With Alsid’s deep expertise in securing Active Directory, Tenable is adding a new and innovative approach to disrupting cyberattacks. Tenable’s industry-leading risk-based vulnerability management solutions enable organizations to predict which vulnerabilities an attacker could leverage to gain an initial foothold. From there, Tenable.ad enables users to find and fix existing weaknesses and detects ongoing attacks in real time without the need to deploy agents or use privileged accounts. Tenable.ad, now generally available, is a Software as a Service (SaaS) solution with an on-premises deployment option. Existing Alsid SaaS customers have the option of upgrading to Tenable.ad immediately. Learn more about Tenable.ad.
“Today Alsid joins forces with Tenable. We share a singular vision to help our customers with a more holistic approach to foundational cybersecurity that includes powerfully effective solutions to prevent and detect Active Directory-focused attacks,” said Emmanuel Gras, CEO and co-founder, Alsid. “While this milestone is important validation, we’re even more excited about the opportunities ahead of us as we integrate capabilities and expand into new markets globally.”
Under the terms of the agreement, Tenable acquired Alsid for a total purchase price of approximately $98 million in cash, subject to customary purchase price adjustments.
For more information about the announcement, visit the Investor FAQ page.
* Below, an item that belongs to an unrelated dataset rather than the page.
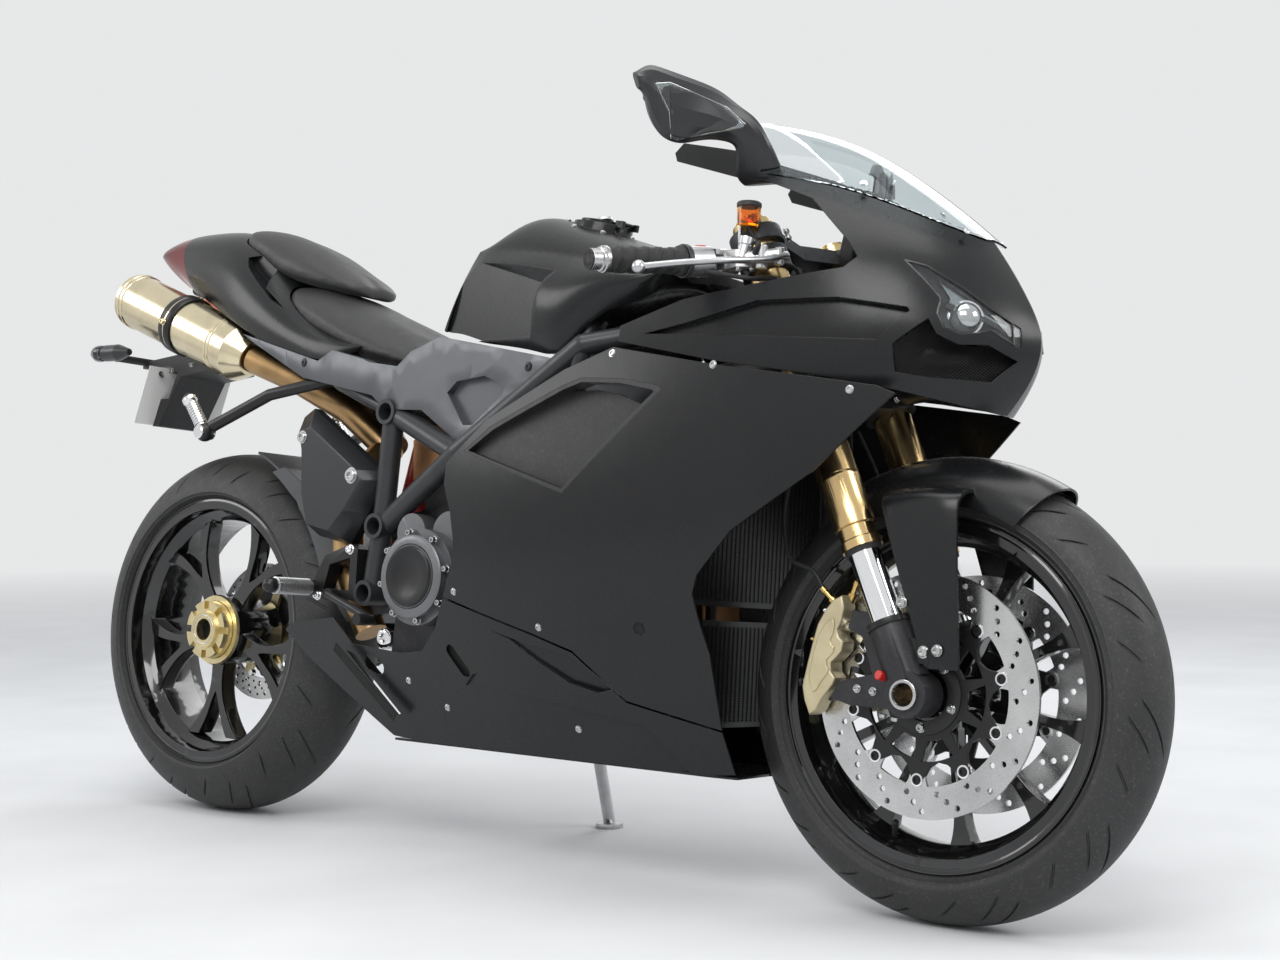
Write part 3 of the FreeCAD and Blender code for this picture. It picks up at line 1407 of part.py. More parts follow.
def screen_rows(drop):
    rows = []
    for line in SCREEN:
        half = [(x - drop * 0.4, -(y - drop * 0.6 if y else 0), z - drop * 0.8) for x, y, z in line]
        rows.append(half + [(x, -y, z) for x, y, z in reversed(half[:-1])])
    return rows


SCREEN_SOLID = shell_solid(screen_rows(0.0), screen_rows(3.0)).cut(NOSE_SOLID)
SCREEN_SOLID = max(SCREEN_SOLID.Solids, key=lambda s: s.Volume)
feature("windscreen", SCREEN_SOLID)


def nose_carrier():
    stalk = run([(1150, 0, 840), (1290, 0, 846), (1400, 0, 830)], 12)
    shelf = plan([(1330, -70), (1400, -92), (1440, -60), (1440, 60), (1400, 92), (1330, 70)], 842, 848)
    lamp_box = box(1380, 1440, -60, 60, 780, 842)
    dash = box(1300, 1322, -72, 72, 846, 930)
    wings = [run([(1390, side * 50, 846), (1335, side * 96, 925), (1224, side * 130, 984)],
                 7) for side in (-1, 1)]
    sides = [run([(1400, side * 60, 845), (1390, side * 170, 820)], 6) for side in (-1, 1)]
    chin = run([(1410, 0, 790), (1500, 0, 700), (1530, 0, 690)], 8)
    solid = fuse([stalk, shelf, lamp_box, dash, chin] + wings + sides)
    solid = solid.cut(FRAME).cut(NOSE_SOLID).cut(SCREEN_SOLID)
    for lens in LENSES:
        solid = solid.cut(lens)
    for side in (-1, 1):
        solid = solid.cut(rod(along_fork(side * LEG, 400), along_fork(side * LEG, 720), 45))
    return max(solid.Solids, key=lambda s: s.Volume)


CARRIER_NOSE = nose_carrier()
feature("nose_carrier", CARRIER_NOSE)


# Each station of a mirror: its upper and lower edge, its bulge ahead and behind, and how far it has turned
MIRROR = [
    ((1218, 118, 982), (1150, 136, 980), 6, 5, 0.0),
    ((1214, 130, 990), (1147, 150, 989), 6, 5, 0.0),
    ((1208, 140, 1007), (1158, 170, 1006), 7, 6, 0.1),
    ((1201, 156, 1035), (1166, 188, 1022), 9, 7, 0.3),
    ((1189, 172, 1061), (1160, 204, 1026), 13, 9, 0.6),
    ((1176, 190, 1074), (1152, 221, 1025), 17, 11, 0.8),
    ((1158, 215, 1092), (1140, 240, 1020), 21, 13, 1.0),
    ((1135, 249, 1104), (1127, 262, 1014), 24, 13, 1.0),
    ((1111, 283, 1113), (1108, 286, 1028), 22, 13, 1.0),
    ((1098, 304, 1112), (1100, 298, 1058), 16, 11, 1.0),
    ((1089, 318, 1101), (1094, 312, 1080), 8, 6, 1.0),
]


def mirror(side):
    rings = []
    for upper, lower, front, back, turned in MIRROR:
        top = Vector(upper[0], side * upper[1], upper[2])
        low = Vector(lower[0], side * lower[1], lower[2])
        down = low - top
        ahead = Vector(0.28 + 0.55 * turned, side * (0.96 - 0.4 * turned), 0)
        way = Vector(down).normalize()
        ahead = (ahead - way * ahead.dot(way)).normalize()
        points = [top + down * t + ahead * n for t, n in (
            (0.0, 0.0), (0.04, 0.4 * front), (0.14, 0.75 * front), (0.32, 0.95 * front), (0.55, front),
            (0.78, 0.86 * front), (0.94, 0.5 * front), (1.0, 0.0), (0.94, -0.7 * back), (0.76, -back),
            (0.24, -back), (0.05, -0.7 * back))]
        rings.append(Part.makePolygon(points + [points[0]]))
    solid = loft(rings)
    for other in (NOSE_SOLID, SCREEN_SOLID, CARRIER_NOSE):
        solid = solid.cut(other)
    return max(solid.Solids, key=lambda s: s.Volume)


feature("mirrors", Part.makeCompound([mirror(-1), mirror(1)]))


# Cooling and stays
def radiator():
    core = box(1072, 1108, -165, 165, 400, 640)
    return core.cut(FRAME)


RADIATOR = radiator()
COOLER = box(1060, 1096, -110, 110, 230, 380).cut(FRAME)
feature("radiator", Part.makeCompound([RADIATOR, COOLER]))


# The half length of a cross rod that ends just inside both panels.
def inside_reach(panel_shape, x, z, radius):
    found = []
    for dx, dz in ((0, 0), (radius, 0), (-radius, 0), (0, radius), (0, -radius)):
        line = Part.makeLine(Vector(x + dx, -20, z + dz), Vector(x + dx, -320, z + dz))
        hit = line.common(panel_shape)
        found += [abs(v.Y) for v in hit.Vertexes]
    return min(found) - 0.2


def stay_node():
    side_panel = PANELS["side_fairing_right"]
    cross = []
    for x, z, panel_shape in ((1090, 660, side_panel), (760, 470, side_panel), (960, 470, side_panel),
                              (1120, 700, side_panel), (820, 250, BELLY), (1030, 236, BELLY)):
        half = inside_reach(panel_shape, x, z, 7)
        cross.append(rod((x, -half, z), (x, half, z), 7))
    links = [
        rod((1030, 0, 236), (1030, 0, 640), 8),
        rod((1062, 0, 300), (1030, 0, 300), 8),
        rod((1074, 0, 600), (1030, 0, 580), 8),
        rod((1030, 0, 636), (1090, 0, 660), 8),
        rod((820, 0, 250), (1030, 0, 236), 8),
        rod((820, 0, 470), (1030, 0, 470), 8),
        rod((1090, -24, 660), (1120, -24, 700), 8),
        rod((1090, 24, 660), (1120, 24, 700), 8),
    ]
    solid = fuse(cross + links)
    for other in (FRAME, ENGINE, RADIATOR, COOLER):
        solid = solid.cut(other)
    for side in (-1, 1):
        solid = solid.cut(rod(along_fork(side * LEG, 300), along_fork(side * LEG, 720), 40))
    pieces = [s for s in solid.Solids if s.Volume > 300]
    feature("fairing_stays", Part.makeCompound(pieces))


# Side stand
WORLD_UP = Vector(0, -math.sin(LEAN), math.cos(LEAN))
STAND_PIVOT = Vector(700, 142, 222)
FOOT_X = 655.0
FOOT_Y = 262.0
STOWED = Vector(-0.97, 0.12, -0.2).normalize()


def floor_height(x, y):
    level = RR + (y * math.sin(LEAN) - DROP) / math.cos(LEAN)
    return level + x * math.tan(PITCH_ANGLE)


def stand():
    foot = Vector(FOOT_X, FOOT_Y, floor_height(FOOT_X, FOOT_Y))
    way = (foot - STAND_PIVOT).normalize()
    axis = way.cross(STOWED).normalize()
    boss = Part.makeCylinder(16, 22, STAND_PIVOT - axis * 11, axis)
    top = foot + WORLD_UP * 8
    leg = rod(STAND_PIVOT, top, 10)
    pad = Part.makeCylinder(23, 8, foot, WORLD_UP)
    solid = fuse([boss, leg, pad])
    below = Part.makeCylinder(60, 30, foot, WORLD_UP * -1)
    feature("side_stand", solid.cut(below))
    lug = Part.makeCylinder(20, 20, STAND_PIVOT - axis * 31.3, axis)
    arm = box(676, 724, 60, 128, 216, 256)
    bracket = fuse([lug, arm])
    keep_out = Part.makeCylinder(24, 24, STAND_PIVOT - axis * 11.3, axis)
    bracket = bracket.cut(keep_out).cut(ENGINE)
    return max(bracket.Solids, key=lambda s: s.Volume)


stay_node()
feature("stand_bracket", stand())

doc.recompute()
bad = []
for obj, name in NODES:
    if "Invalid" in obj.State or "Error" in obj.State:
        bad.append("%s state %s" % (name, obj.State))
    elif obj.Shape.isNull() or not obj.Shape.isValid() or obj.Shape.Volume <= 0:
        bad.append("%s shape" % name)
for obj in doc.Objects:
    if "Invalid" in obj.State or "Error" in obj.State:
        bad.append("%s state %s" % (obj.Name, obj.State))
if bad:
    raise RuntimeError("bad objects: " + "; ".join(bad))
for obj, name in NODES:
    obj.Shape.exportStep(os.path.join(OUT, name + ".step"))
print("wrote", len(NODES), "parts")
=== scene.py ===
import json
import math

import bpy
from mathutils import Matrix, Vector

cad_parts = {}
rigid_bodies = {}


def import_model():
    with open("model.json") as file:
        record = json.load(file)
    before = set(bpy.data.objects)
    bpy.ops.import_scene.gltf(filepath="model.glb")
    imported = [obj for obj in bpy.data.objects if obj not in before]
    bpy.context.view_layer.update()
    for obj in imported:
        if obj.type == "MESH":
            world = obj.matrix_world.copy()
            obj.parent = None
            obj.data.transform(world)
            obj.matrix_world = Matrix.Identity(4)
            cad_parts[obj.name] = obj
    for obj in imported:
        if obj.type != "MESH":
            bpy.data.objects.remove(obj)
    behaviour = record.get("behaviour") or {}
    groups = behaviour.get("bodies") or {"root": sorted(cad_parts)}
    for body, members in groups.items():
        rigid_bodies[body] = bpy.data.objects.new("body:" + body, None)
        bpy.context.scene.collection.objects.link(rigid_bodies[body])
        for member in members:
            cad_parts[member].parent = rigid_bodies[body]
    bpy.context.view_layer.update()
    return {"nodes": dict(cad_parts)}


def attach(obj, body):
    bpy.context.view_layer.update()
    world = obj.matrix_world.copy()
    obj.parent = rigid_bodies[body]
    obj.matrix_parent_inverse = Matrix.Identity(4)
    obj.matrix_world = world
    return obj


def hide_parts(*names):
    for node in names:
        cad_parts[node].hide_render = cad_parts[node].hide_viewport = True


for old in list(bpy.data.objects):
    bpy.data.objects.remove(old, do_unlink=True)

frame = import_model()
NODES = frame["nodes"]
MM = 0.001

# Places: the motorcycle is drawn upright in millimetres, rear axle over x = 0, front axle at x = 1430
LEAN = math.radians(5.35)
REAR_RADIUS, FRONT_RADIUS, REAR_CROWN, FRONT_CROWN, WHEELBASE = 315.0, 300.0, 88.0, 58.0, 1430.0
DROP = (REAR_RADIUS - REAR_CROWN) * math.cos(LEAN) + REAR_CROWN
FRONT_DROP = (FRONT_RADIUS - FRONT_CROWN) * math.cos(LEAN) + FRONT_CROWN
PITCH = math.asin((FRONT_RADIUS - REAR_RADIUS - (FRONT_DROP - DROP) / math.cos(LEAN)) / WHEELBASE)
ORIGIN = Vector((707.5, 49.6, 0.0))
REST = (Matrix.Translation(Vector((0, 0, DROP)) * MM - ORIGIN * MM)
        @ Matrix.Rotation(-LEAN, 4, "X") @ Matrix.Rotation(PITCH, 4, "Y")
        @ Matrix.Translation((0, 0, -REAR_RADIUS * MM)))
RAKE = math.radians(24.5)
FORK_UP = Vector((-math.sin(RAKE), 0, math.cos(RAKE)))
FORK_SQUARE = Vector((math.cos(RAKE), 0, math.sin(RAKE)))
FRONT_AXLE = Vector((1430, 0, 300))
REAR_AXLE = Vector((0, 0, 315))
LEG = 105.0

# Camera at the photograph's place
YAW, TIP, ROLL = math.radians(-37.947), math.radians(-0.425), math.radians(-0.353)
IMAGE_WIDTH, FOCAL_PIXELS, SENSOR = 1280, 1896.55, 36.0


def make_camera():
    ahead = Vector((math.cos(TIP) * math.sin(YAW), math.cos(TIP) * math.cos(YAW), math.sin(TIP)))
    right = Vector((math.cos(YAW), -math.sin(YAW), 0))
    up = right.cross(ahead)
    across = math.cos(ROLL) * right + math.sin(ROLL) * up
    top = -math.sin(ROLL) * right + math.cos(ROLL) * up
    data = bpy.data.cameras.new("camera")
    data.sensor_width = SENSOR
    data.lens = FOCAL_PIXELS / IMAGE_WIDTH * SENSOR
    camera = bpy.data.objects.new("camera", data)
    bpy.context.scene.collection.objects.link(camera)
    turn = Matrix((across, top, -ahead)).transposed().to_4x4()
    camera.matrix_world = Matrix.Translation((1.9373, -2.2791, 0.6032)) @ turn
    bpy.context.scene.camera = camera


make_camera()


# Materials
class Nodes:
    """A short way to build a material's node tree."""

    def __init__(self, name):
        self.material = bpy.data.materials.new(name)
        self.material.use_nodes = True
        self.tree = self.material.node_tree
        self.shader = self.tree.nodes["Principled BSDF"]
        coords = self.tree.nodes.new("ShaderNodeTexCoord")
        self.coords = coords.outputs["Object"]

    def add(self, kind, inputs=None, **settings):
        node = self.tree.nodes.new("ShaderNode" + kind)
        for key, value in settings.items():
            setattr(node, key, value)
        for key, value in (inputs or {}).items():
            if isinstance(value, bpy.types.NodeSocket):
                self.tree.links.new(value, node.inputs[key])
            else:
                node.inputs[key].default_value = value
        return node

    def link(self, socket, name):
        self.tree.links.new(socket, self.shader.inputs[name])

    def noise(self, scale, detail=3.0, coords=None):
        node = self.add("TexNoise", {"Vector": coords or self.coords, "Scale": scale, "Detail": detail})
        return node.outputs["Fac"]

    def spread(self, value, low, high, start=0.3, end=0.7):
        node = self.add("MapRange", {"Value": value, "From Min": start, "From Max": end,
                                     "To Min": low, "To Max": high})
        return node.outputs["Result"]

    def blend(self, factor, first, second):
        node = self.add("Mix", {"Factor": factor}, data_type="RGBA")
        for socket, value in ((node.inputs[6], first), (node.inputs[7], second)):
            if isinstance(value, bpy.types.NodeSocket):
                self.tree.links.new(value, socket)
            else:
                socket.default_value = (*value, 1)
        return node.outputs[2]

    def bump(self, height, strength, distance=0.0004, normal=None):
        inputs = {"Height": height, "Strength": strength, "Distance": distance}
        if normal is not None:
            inputs["Normal"] = normal
        return self.add("Bump", inputs).outputs["Normal"]

    def stretched(self, scale, location=(0, 0, 0), rotation=(0, 0, 0)):
        node = self.add("Mapping", {"Vector": self.coords, "Scale": scale, "Location": location,
                                    "Rotation": rotation})
        return node.outputs["Vector"]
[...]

Tenable also shares news and updates on its Investor Relations website at investors.tenable.com, which may be of interest or material to Tenable investors.
Tenable® is the Cyber Exposure company. Over 30,000 organizations around the globe rely on Tenable to understand and reduce cyber risk. As the creator of Nessus®, Tenable extended its expertise in vulnerabilities to deliver the world’s first platform to see and secure any digital asset on any computing platform. Tenable customers include more than 50 percent of the Fortune 500, more than 30 percent of the Global 2000 and large government agencies.
Forward Looking Statements
This press release contains forward-looking information that involves substantial risks, uncertainties and assumptions that could cause actual results to differ materially from those expressed or implied by such statements. Forward-looking statements in this communication include, among other things, statements about the potential benefits of the acquisition of Alsid, product developments and other possible or assumed business strategies, potential growth opportunities, new products and potential market opportunities. Risks and uncertainties include, among other things, our ability to successfully integrate Alsid’s operations; our ability to implement our plans, forecasts and other expectations with respect to Alsid’s business; our ability to realize the anticipated benefits of the acquisition, including the possibility that the expected benefits from the acquisition will not be realized or will not be realized within the expected time period; disruption from the acquisition making it more difficult to maintain business and operational relationships; the inability to retain key employees; the negative effects of the consummation of the acquisition on the market price of our common stock or on our operating results; unknown liabilities; attracting new customers and maintaining and expanding our existing customer base, our ability to scale and update our platform to respond to customers’ needs and rapid technological change, increased competition on our market and our ability to compete effectively, and expansion of our operations and increased adoption of our platform internationally.
Additional risks and uncertainties that could affect our financial results are included in the section titled “Risk Factors” and “Management’s Discussion and Analysis of Financial Condition and Results of Operations” in our Annual Report on Form 10-K for the year ended December 31, 2020 and other filings that we make from time to time with the Securities and Exchange Commission which are available on the SEC’s website at www.sec.gov. In addition, any forward-looking statements contained in this communication are based on assumptions that we believe to be reasonable as of this date. Except as required by law, we assume no obligation to update these forward-looking statements, or to update the reasons if actual results differ materially from those anticipated in the forward-looking statements.